The number of items is inversely proportional to the square of the tile width which means that small changes in tile size can have a large impact on the eventual number of items in your catalog!

This map shows the spatial arrangement of the items for a range of tile sizes:

In [None]:
m = Map([25, 25], zoom_start=3)
for item_width in ITEM_WIDTHS:
    layer_name = f"{item_width} degrees"
    geojson = GeoJson(
        {
            "type": "FeatureCollection",
            "features": stac_items[item_width],
        },
        name=layer_name,
        overlay=True,
        show=False,
    )
    geojson.add_to(m)
    
LayerControl(collapsed=False, position="topright").add_to(m)

m

## Performance comparison
To simulate the performance of queries made by a dynamic tiling application we have prepared a benchmarking procedure that uses the `pgstac` function `xyzsearch` to run an item query for an XYZ tile. By iterating over many combinations of tile sizes and zoom levels we can examine the response time with respect to item footprint size and tile zoom level. 

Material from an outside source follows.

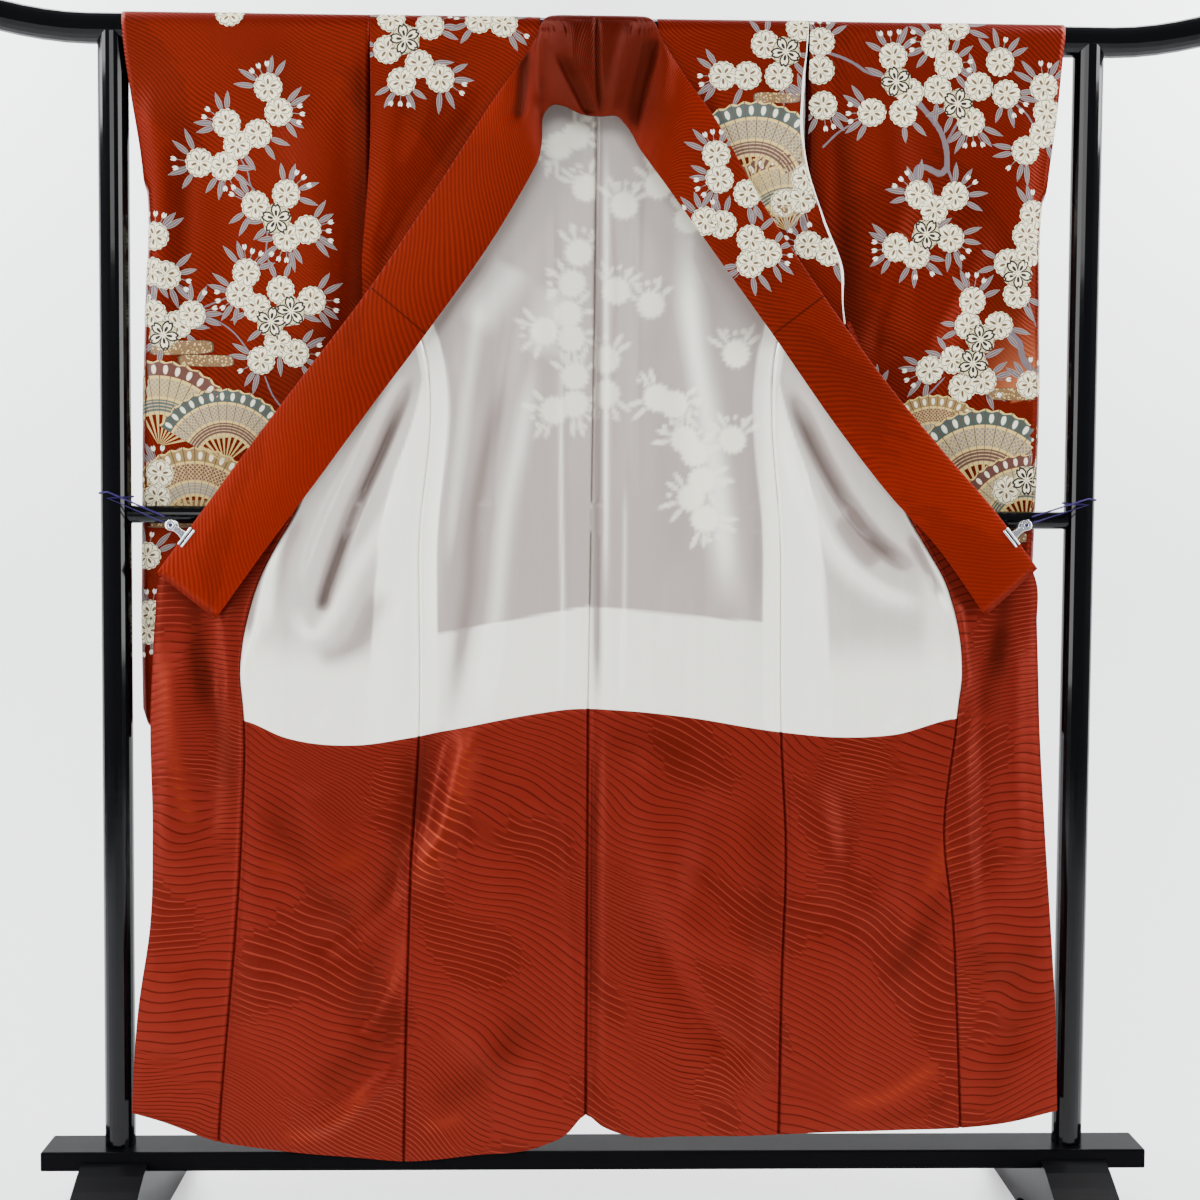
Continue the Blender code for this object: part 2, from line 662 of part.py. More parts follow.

This figure shows average response time for `xyzsearch` to return a complete set of results for each zoom level for the range of item tile widths:

In [None]:
ax = sns.heatmap(
    df.pivot(index="item_width", columns="zoom", values="median"),
    norm=LogNorm(vmin=1e-2, vmax=1e1),
    cbar_kws={
        "ticks": np.logspace(-2, 0, num=3),
        "format": "%.1e",
    }
)
ax.set(xlabel="zoom level", ylabel="item tile width")
ax.xaxis.tick_top()
ax.xaxis.set_label_position("top")
display(ax)

Without details about the resource configuration for a specific `pgstac` deployment it is hard to say which zoom level becomes inoperable for a given tile size, but queries that take >0.5 seconds in this test would probably yield poor results in a deployed context.